# Weber River and City Creek Canyon 11-20



## EvilTyeDyeTwin (Aug 9, 2011)

Everyone bailed on me today. Aquaman, Lonefish, TyeDye all of them were a no go this morning. Being by myself I decided to try the Weber River again. 1st cast with the Gold Blue Fox size 2 got a nice 15 inch Brown Trout. Cast after cast was brown after brown. By 1 hour I had 6 fish with many more lost. Decided to hit Rockport. Tried fishing the dam..nodda...tried fishing mid reservoir....more nodda.....tried the inlet.....even more nodda! At rockport I threw my tackle box at them and never even got a bite! On my way home I decided to try a place that I have never fished before. Living next to City Creek Canyon for the 1st decade of my life I used to swim in the fishing holes as a kid in that canyon. 10 years later (today) I returned to rock the place. Found several waterfalls and bridge tunnels. At the 1st waterfall I watched brown trout jumping like salmon on their runs. There was no love for the gold blue fox so I switched to a silver bladed, black/grey boddied Roostertail and it was fish on...or should I say Brown on! Moved up the river and came up on a tunnel. Threw my gear in front of the tunnel and managed a small cutthroat trout. Decided to throw my gear in the tunnel and let it stall. Sure enough a 10 inch brown took the bait...or should I say spinner. Walked around fishing more holes with no results...and getting odd looks from joggers, dog walkers and mountain bikers. Maybe it was the fishing rod...maybe the hair...or maybe both? Found a great deep perfect hole and just as I was walking down to it a dog jumped into the water, ruining it for me. Went down to the bottom pond where I saw some small rising going on. Threw a couple of casts and managed another brown trout. Lost several others and felt/saw tons of bites on the spinner. Overall I got 6 Brown Trout from the Weber. Out of City Creek I managed 3 Browns and 1 cutthroat trout. For some reason the camera was not working all that well so the picture gallery is rather limited this time. Too bad because a nice buck and doe walked right next to me on the Weber when I had my camera out.

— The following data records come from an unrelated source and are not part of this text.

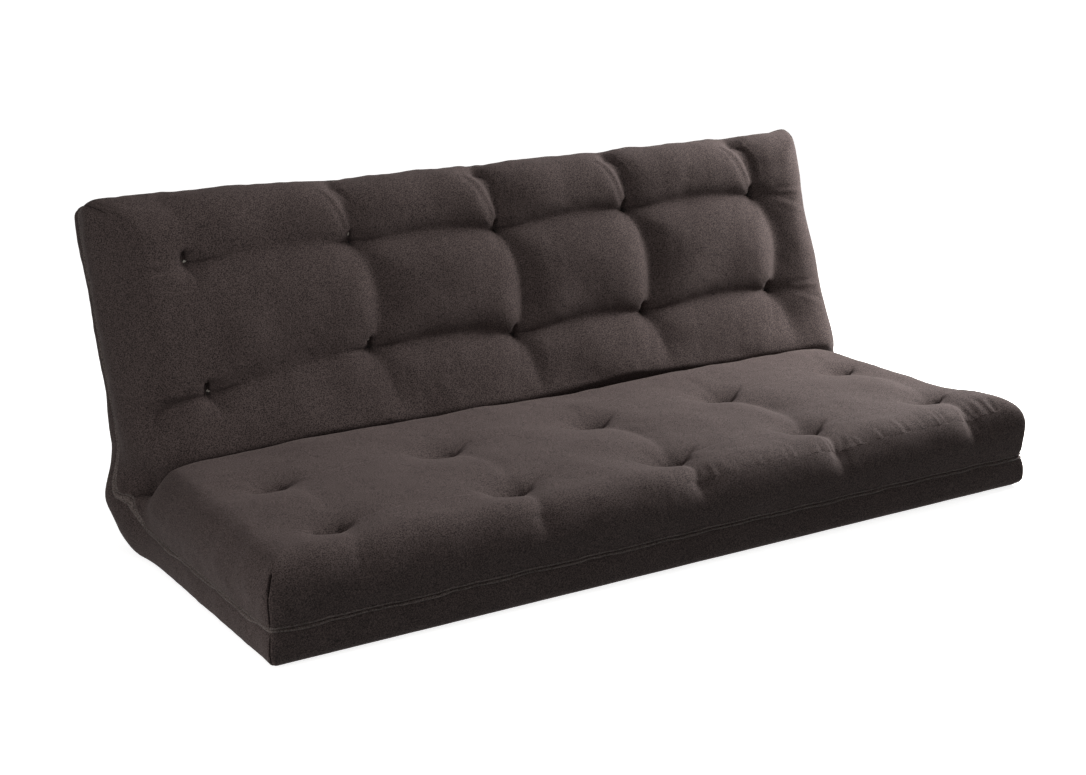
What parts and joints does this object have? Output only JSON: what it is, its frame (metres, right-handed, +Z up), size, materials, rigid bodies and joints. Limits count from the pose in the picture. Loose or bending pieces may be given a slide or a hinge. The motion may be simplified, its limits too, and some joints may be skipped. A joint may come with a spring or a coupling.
{
  "type": "futon mattress",
  "caption": "Tufted futon mattress folded into a seat and a reclined back, with a boxed casing, a closing seam and a filling zip.",
  "frame": {"origin": "centre of the seat's flat underside, which is what it rests on", "axes": "+X along the sofa, +Y from the seat's front edge to the rear, +Z up"},
  "size_m": [1.9119, 1.0722, 0.7787],
  "materials": {
    "microfibre_casing": "matte",
    "seam_band": "matte",
    "fibre_batt": "matte",
    "foam_core": "matte",
    "tuft_twine": "matte",
    "zip_tape": "matte",
    "zip_coil": "satin",
    "zip_metal": "satin"
  },
  "bodies": {
    "seat": {"fold_fill": "fibre_batt", "fold_lower_casing": "microfibre_casing", "fold_seam_band": "seam_band", "fold_upper_casing": "microfibre_casing", "seat_foam_core": "foam_core", "seat_lower_batt": "fibre_batt", "seat_lower_casing": "microfibre_casing", "seat_lower_knots": "tuft_twine", "seat_seam_band": "seam_band", "seat_tie_01": "tuft_twine", "seat_tie_02": "tuft_twine", "seat_tie_03": "tuft_twine", "seat_tie_04": "tuft_twine", "seat_tie_05": "tuft_twine", "seat_tie_06": "tuft_twine", "seat_tie_07": "tuft_twine", "seat_tie_08": "tuft_twine", "seat_tie_09": "tuft_twine", "seat_tie_10": "tuft_twine", "seat_upper_batt": "fibre_batt", "seat_upper_casing": "microfibre_casing", "seat_upper_knots": "tuft_twine", "zip_front_stop": "zip_metal", "zip_lower_coil": "zip_coil", "zip_lower_tape": "zip_tape", "zip_rear_stop": "zip_metal", "zip_upper_coil": "zip_coil", "zip_upper_tape": "zip_tape"},
    "back": {"back_foam_core": "foam_core", "back_lower_batt": "fibre_batt", "back_lower_casing": "microfibre_casing", "back_lower_knots": "tuft_twine", "back_seam_band": "seam_band", "back_tie_01": "tuft_twine", "back_tie_02": "tuft_twine", "back_tie_03": "tuft_twine", "back_tie_04": "tuft_twine", "back_tie_05": "tuft_twine", "back_tie_06": "tuft_twine", "back_tie_07": "tuft_twine", "back_tie_08": "tuft_twine", "back_tie_09": "tuft_twine", "back_tie_10": "tuft_twine", "back_upper_batt": "fibre_batt", "back_upper_casing": "microfibre_casing", "back_upper_knots": "tuft_twine"},
    "zip_slider": {"zip_slider": "zip_metal"},
    "zip_pull": {"zip_pull": "zip_metal"}
  },
  "joints": [
    {"name": "fold", "type": "hinge", "parent": "seat", "child": "back", "pos_m": [0, 0.36425, 0.16], "axis": [1, 0, 0], "range_deg": [-72.4, 17.6], "deforming": ["fold_fill", "fold_lower_casing", "fold_seam_band", "fold_upper_casing"]},
    {"name": "zip_travel", "type": "slide", "parent": "seat", "child": "zip_slider", "axis": [0, 1, 0], "range_m": [0, 0.42]},
    {"name": "zip_pull_swing", "type": "hinge", "parent": "zip_slider", "child": "zip_pull", "pos_m": [0.9568, -0.2832, 0.075], "axis": [0, 0, -1], "range_deg": [0, 170]}
  ]
}
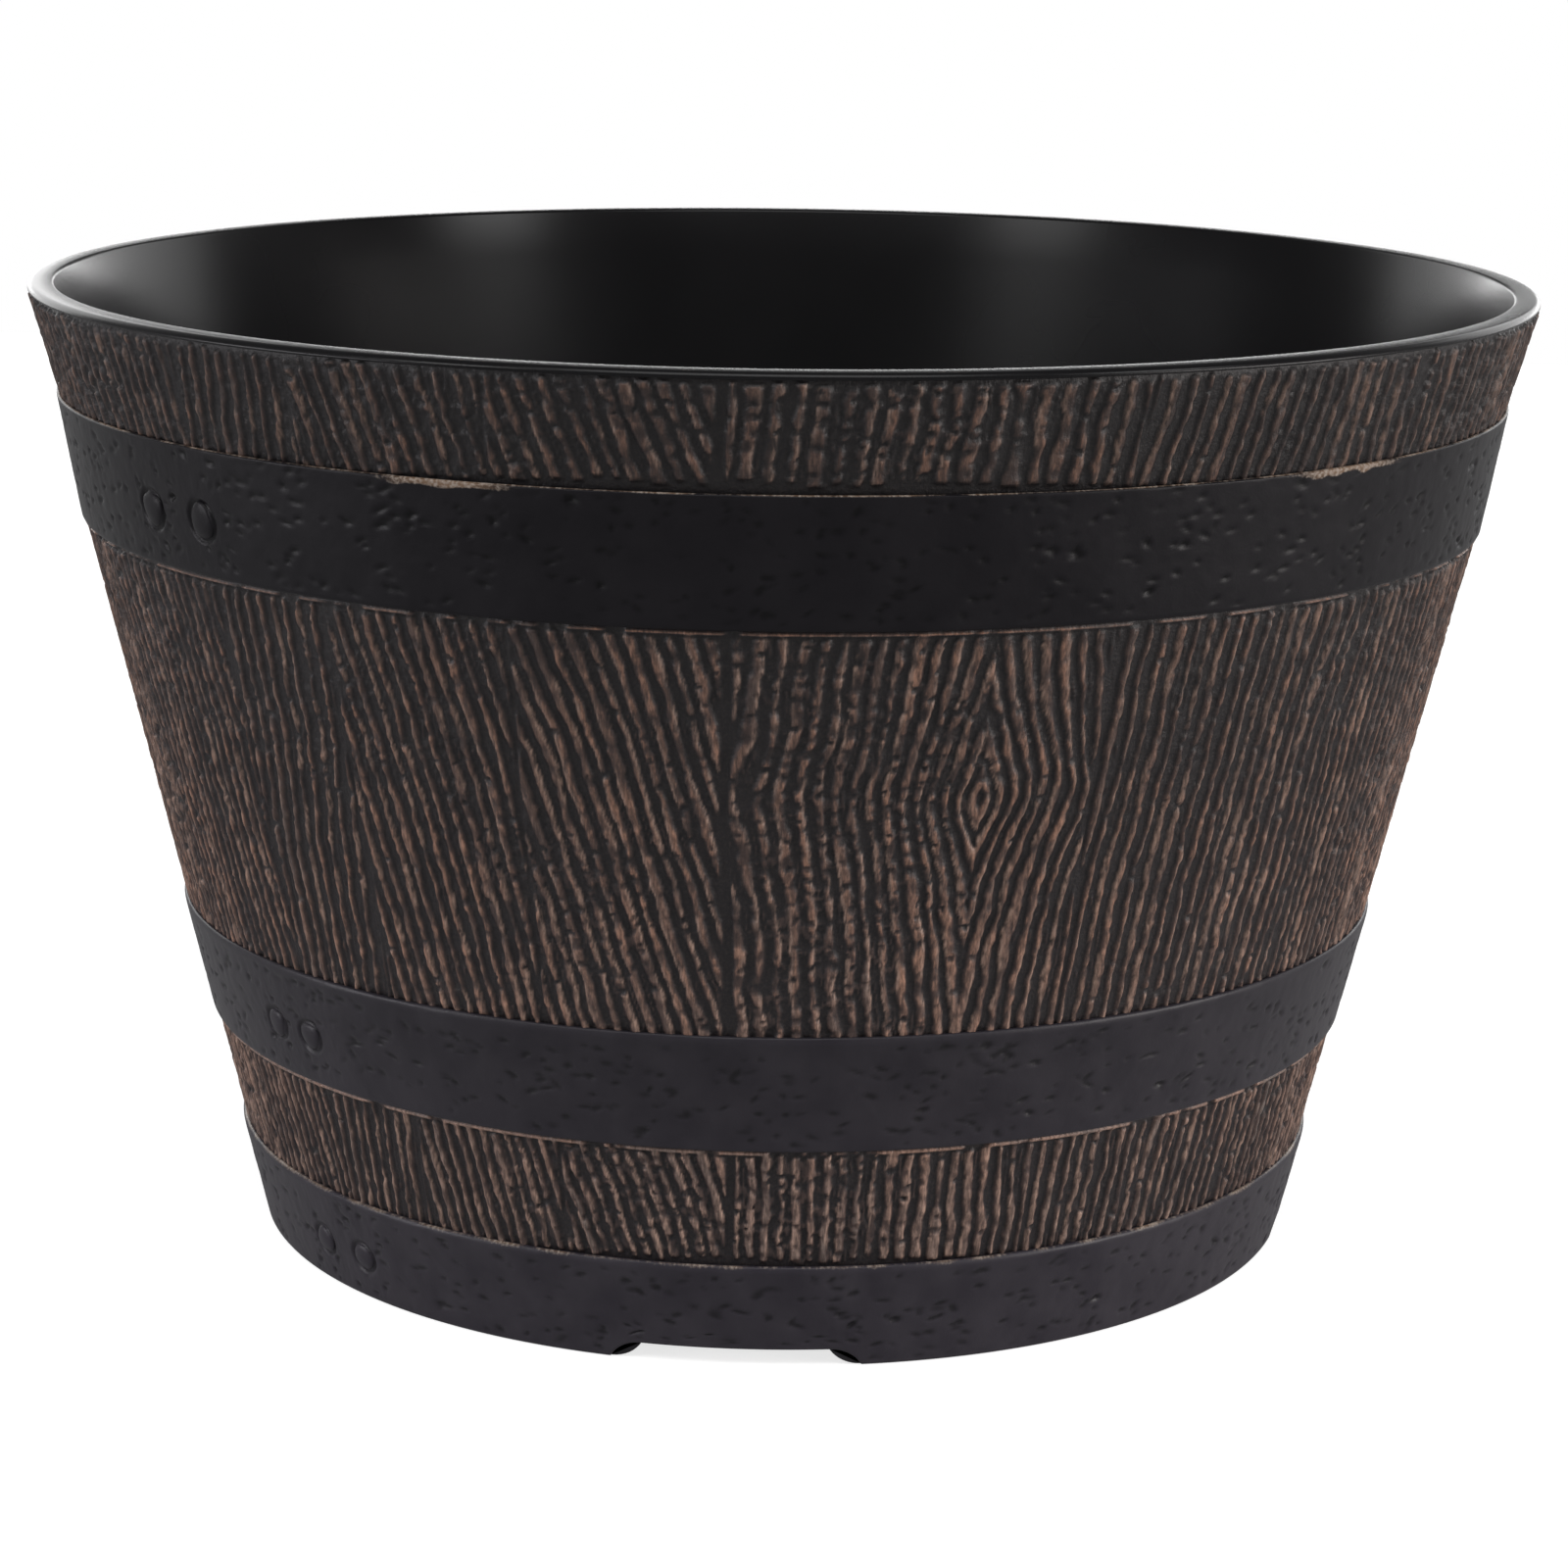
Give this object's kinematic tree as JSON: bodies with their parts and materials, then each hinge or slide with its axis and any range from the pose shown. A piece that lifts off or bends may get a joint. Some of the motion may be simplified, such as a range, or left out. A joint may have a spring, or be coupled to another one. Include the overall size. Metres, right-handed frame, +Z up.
{
  "type": "planter",
  "caption": "Round tapered floor planter shaped like half a barrel, with a wood-grain wall, riveted hoops, a drained floor and a notched foot ring.",
  "frame": {"origin": "centre of the foot ring on the ground", "axes": "+Z up along the pot's axis; -Y faces the front, where the wall has its straight joint line over a drain notch; +X to the viewer's right"},
  "size_m": [0.3809, 0.381, 0.244],
  "materials": {
    "shell": "black moulded resin, its wood grain dry-brushed bronze outside, satin black inside and on the rim",
    "hoops": "satin black resin with a hammered face",
    "rivets": "satin black resin"
  },
  "bodies": {
    "root": {"pot_shell": "shell", "upper_hoop": "hoops", "middle_hoop": "hoops", "base_hoop": "hoops", "upper_hoop_rivets": "rivets", "middle_hoop_rivets": "rivets", "base_hoop_rivets": "rivets"}
  },
  "joints": []
}
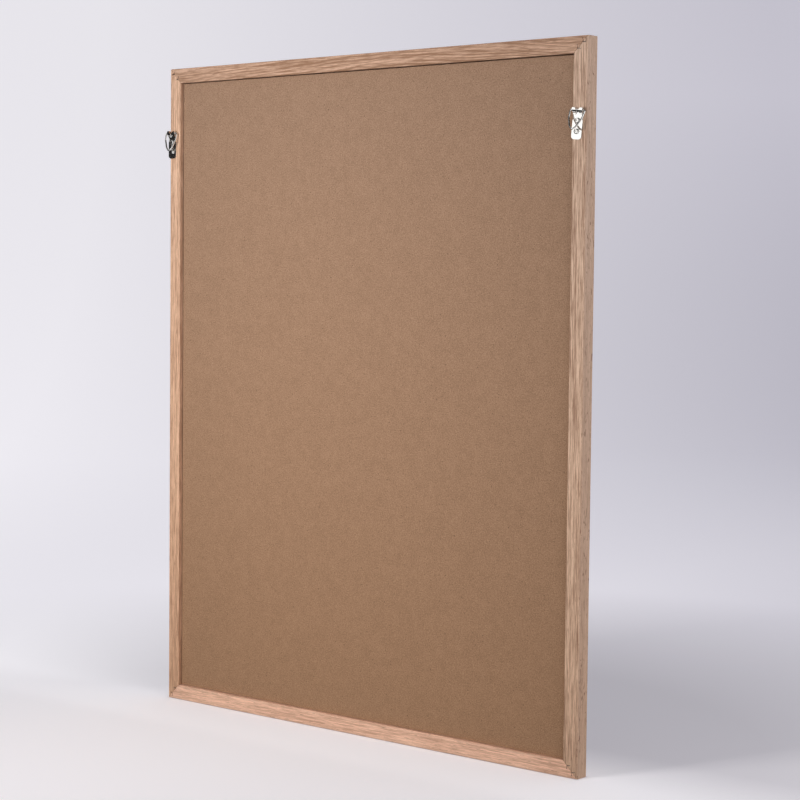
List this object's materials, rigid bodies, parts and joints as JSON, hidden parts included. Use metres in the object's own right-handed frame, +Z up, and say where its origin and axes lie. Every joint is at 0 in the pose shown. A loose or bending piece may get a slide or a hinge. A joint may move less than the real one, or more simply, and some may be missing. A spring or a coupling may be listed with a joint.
{
  "type": "felt letter board",
  "caption": "Tall felt letter board: a mitred light wood frame round a grooved felt panel, with a plain board behind and a strap hanger with a swinging ring at the top of each stile.",
  "frame": {"origin": "the middle of the flat underside that the board stands on, midway between the frame's front and back faces", "axes": "+Z up along the stiles; -Y out of the felt; +Y out of the back, towards the wall; +X to the left when the board is seen from behind"},
  "size_m": [0.6148, 0.028, 0.762],
  "materials": {
    "oak": "satin",
    "back_board": "matte",
    "core_board": "matte",
    "felt": "matte",
    "bright_nickel": "polished",
    "nail_steel": "satin"
  },
  "bodies": {
    "board": {"frame_top_rail": "oak", "frame_bottom_rail": "oak", "frame_left_stile": "oak", "frame_right_stile": "oak", "corner_nail_top_left_outer": "nail_steel", "corner_nail_top_left_inner": "nail_steel", "corner_nail_top_right_outer": "nail_steel", "corner_nail_top_right_inner": "nail_steel", "corner_nail_bottom_left_outer": "nail_steel", "corner_nail_bottom_left_inner": "nail_steel", "corner_nail_bottom_right_outer": "nail_steel", "corner_nail_bottom_right_inner": "nail_steel", "felt_cover": "felt", "letter_panel_core": "core_board", "back_panel": "back_board", "left_hanger_strap": "bright_nickel", "left_hanger_upper_screw": "bright_nickel", "left_hanger_lower_screw": "bright_nickel", "right_hanger_strap": "bright_nickel", "right_hanger_upper_screw": "bright_nickel", "right_hanger_lower_screw": "bright_nickel"},
    "left_ring": {"left_hanger_ring": "bright_nickel"},
    "right_ring": {"right_hanger_ring": "bright_nickel"}
  },
  "joints": [
    {"name": "left_ring_swing", "type": "hinge", "parent": "board", "child": "left_ring", "pos_m": [0.3002, 0.0108, 0.6852], "axis": [1, 0, 0], "range_deg": [-8.5, 166]},
    {"name": "right_ring_swing", "type": "hinge", "parent": "board", "child": "right_ring", "pos_m": [-0.2949, 0.0108, 0.687], "axis": [0.9957, 0, 0.0924], "range_deg": [-16.5, 158]}
  ]
}
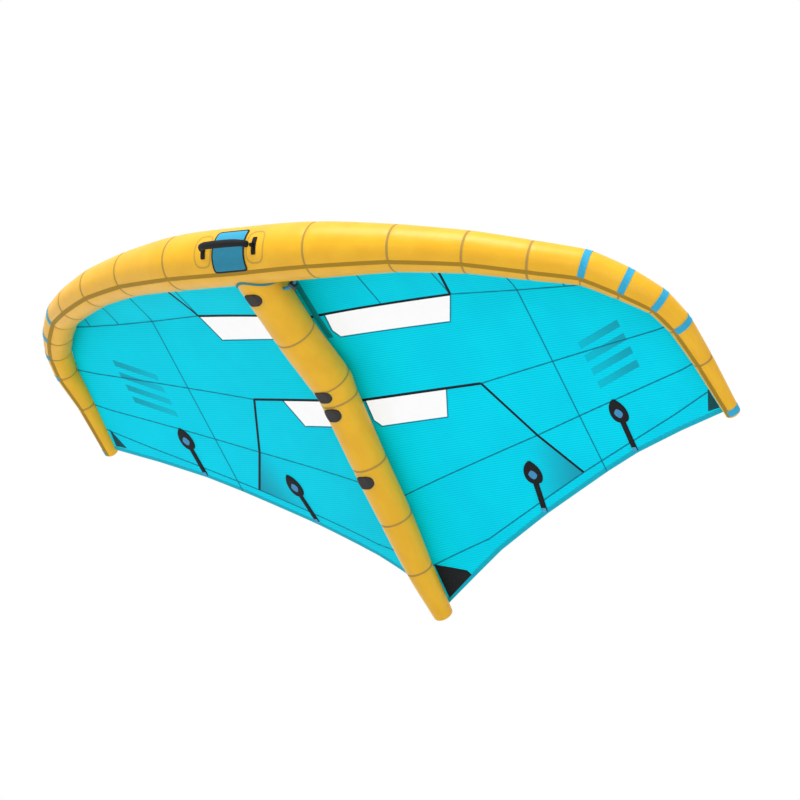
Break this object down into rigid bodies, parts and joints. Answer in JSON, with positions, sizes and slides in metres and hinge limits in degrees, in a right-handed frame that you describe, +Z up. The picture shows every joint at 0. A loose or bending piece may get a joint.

The 1st Brown Trout on the Weber









One of the smaller Browns I caught









Another good sized Brown Trout









Rockport from the dam









A City Creek Canyon Brown Trout


----------



## tye dye twins (Mar 8, 2011)

Oh man I should have gone with you. Why is the bed the warmest in the morning? Oh well, next time I will be ready to get up early and slay them with ya! Just to think I as well overlooked City Creek when we would swim there in the summer months! Time for redemption!


----------



## LOAH (Sep 29, 2007)

Looks like fun. City Creek looks like a gem.


----------



## EvilTyeDyeTwin (Aug 9, 2011)

LOAH said:


> Looks like fun. City Creek looks like a gem.


Can be...that is if the dogs do not beat you to the hole! Hard to believe I used to pass up fishing that place for so many years. That has to be the smallest river I have ever fished. Glad I hooked some fish for my troubles.


----------



## Georgeforuofu (Sep 19, 2011)

Has the Weber river cleared up yet? last time I was up there it was super murky


----------



## trout bum (Oct 5, 2010)

Ya its actually been pretty good the last few times ive fished it. Just watch the flows.


----------